You call that decent? I wouldn't want that within 100 miles of Boston.

Surely it's better than South Bay, the Target in Watertown, the Target in Somerville, and anything built at Wellington Station.
 
I agree, though I won't blame Target for any of those buildings. The Somerville and Watertown Targets were originally Bradlees, while the South Bay one was a K-Mart.
 
I can also blame them for the one in Everett, which also has a big blank wall and wasn't converted from some other chain.
 
The Great(land) Wall of Target?

That one I showed in Street View is part of the world's longest strip mall - upwards of a mile and a half of unbroken parking lots and big box stores.
 
Yesterday I was walking down Van Ness over near Fenway, and saw what looked like Puma City - and it is! Puma City's back in town:

Puma City Comes To Fenway. Phoenix Employees Consider Base-Jumping Into Parties.
Published Jul 19 2010, by Chris Faraone

Unlike expired daily newspaper scribes who mail in columns from the suburbs, here at the Phoenix we like to hit the block and report things. But even if we didn't want to leave the office - there's a whole lot of news popping right outside of our Brookline Ave offices (this classic In Living Color riff on Tracy Chapman comes to mind). In the past few months alone: Ben Affleck and his crew filmed scenes from The Town at Fenway; nearby a young man died following the Celtics victory in 2008; and, most recently, police officers showed up to embarass Governor Deval Patrick. Heck - we've even had Shepard Fairey and Mister Cartoon coloring the scenery.

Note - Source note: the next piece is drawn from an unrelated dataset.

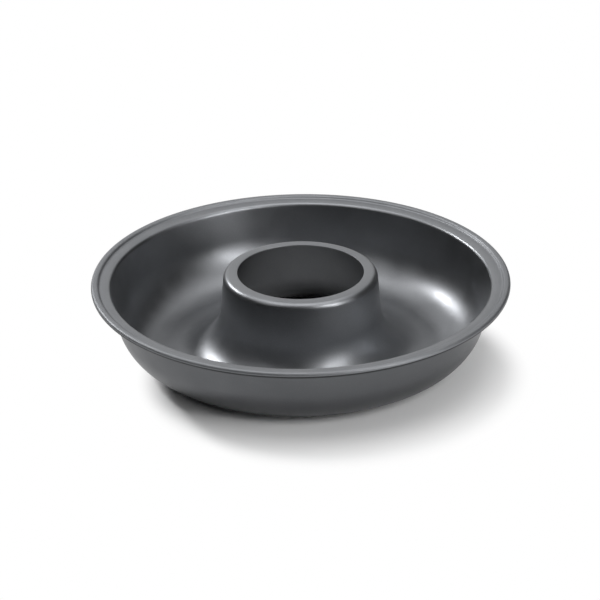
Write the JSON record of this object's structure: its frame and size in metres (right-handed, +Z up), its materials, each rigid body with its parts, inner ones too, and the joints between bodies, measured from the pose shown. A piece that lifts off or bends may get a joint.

And now Puma City returns to town - not back to the Southie waterfront, but to directly behind our offices (between Van Ness and Boylston - near the Subway). Above is not a picture of yet another tragically undeveloped parcel in downtown Boston; it's a shot of the location where many of you will be partying rather hard sometime in the next few months. As you might remember, we went a bit overboard with the Puma City coverage last year, but that was only because every soiree that we hit down there was a refreshing break from the bars and lounges that we frequent all year-round (and because, on one occasion, there was a burrito-eating contest involved). Looking forward to the 2010 run for sure - especially since we can base-jump in from the Phoenix rooftops.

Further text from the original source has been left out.